Based on the plan, burning to control the understory was started and the first of over 300,000 longleaf pines were planted. Purchase of an adjacent property has increased the acreage of longleaf pine from 375 acres to 600 acres. Most of the forestry work is done by Bob and Stan Revis and includes long-term planning, site preparation, establishing fire roads and food plots, herbicide application to control invasive species such as Chinese tallowtree and cogongrass, beaver control, prescribed burning, and hiring and directing tree planting crews. The property has been burned regularly about every three years, but recently, mechanical mulching has been utilized to remove brush in areas that have not been burned successfully.



"Why longleaf?" Bob Jenkins explains his family goals and
the benefits of the longleaf pine forest at a landowner tour.
Photo by Cathy Hardin
Bob has opened the property not only to hunting, but also to fellow landowners to participate in tours and prescribed burning training. He has experimented with longleaf planting techniques and survival rates by alternately planting five rows of containerized seedlings versus bare-root seedlings on one thirty-acre parcel.

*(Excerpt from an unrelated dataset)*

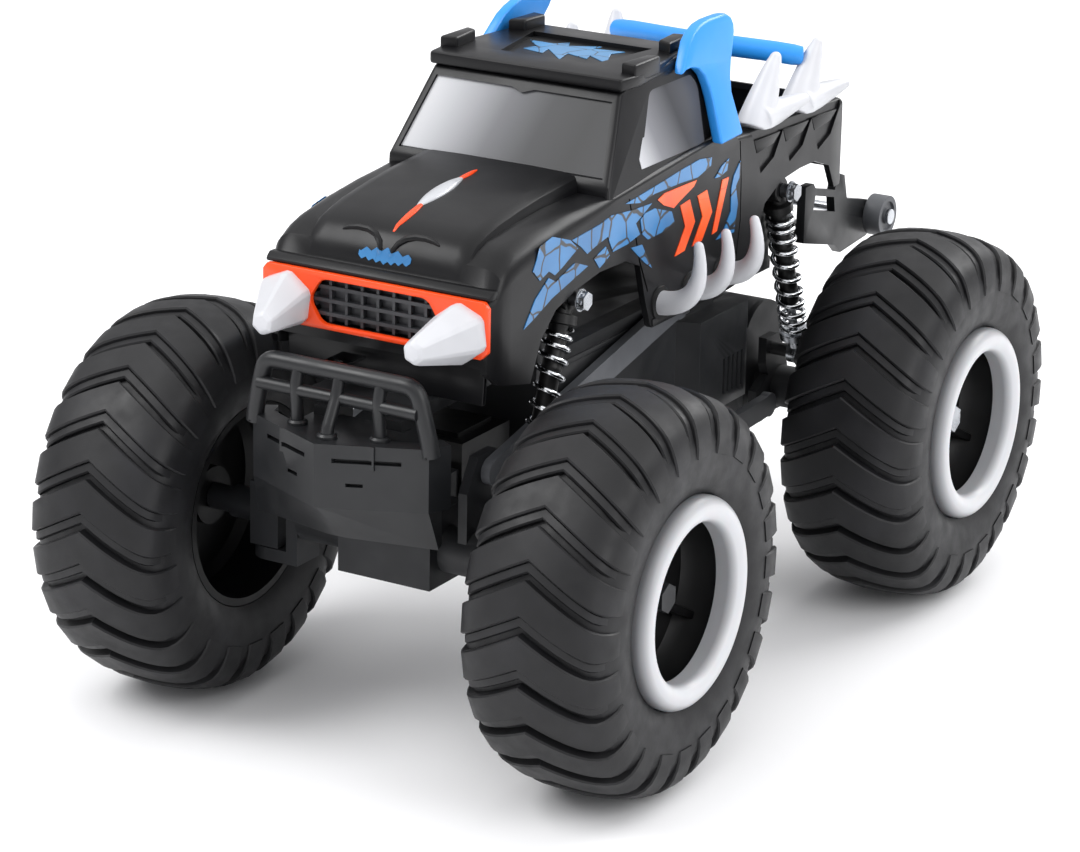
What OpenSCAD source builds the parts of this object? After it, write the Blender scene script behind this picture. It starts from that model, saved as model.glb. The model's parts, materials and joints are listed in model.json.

His Stewardship Forest and certification in the American Tree Farm System was recognized during the 2018 Escambia County Farm tour, organized by the UF/IFAS Escambia County Cooperative Extension Service.



Although the goal of quail hunting has yet to be achieved, the forest is home to an abundance of wildlife including deer, turkey, dove, rabbits, coyotes, raccoons, opossums, and wood ducks to name a few. Recently a deer hunting club of local families that include young boys and girls has taken on the job of planting food plots and enjoying recreational opportunities of the property.



Bob and his wife, Carol, have been married for 35 years and they have two grown children. The whole family, including a chocolate Labrador retriever, has helped with planting and working on the Jenkins Millview Trace.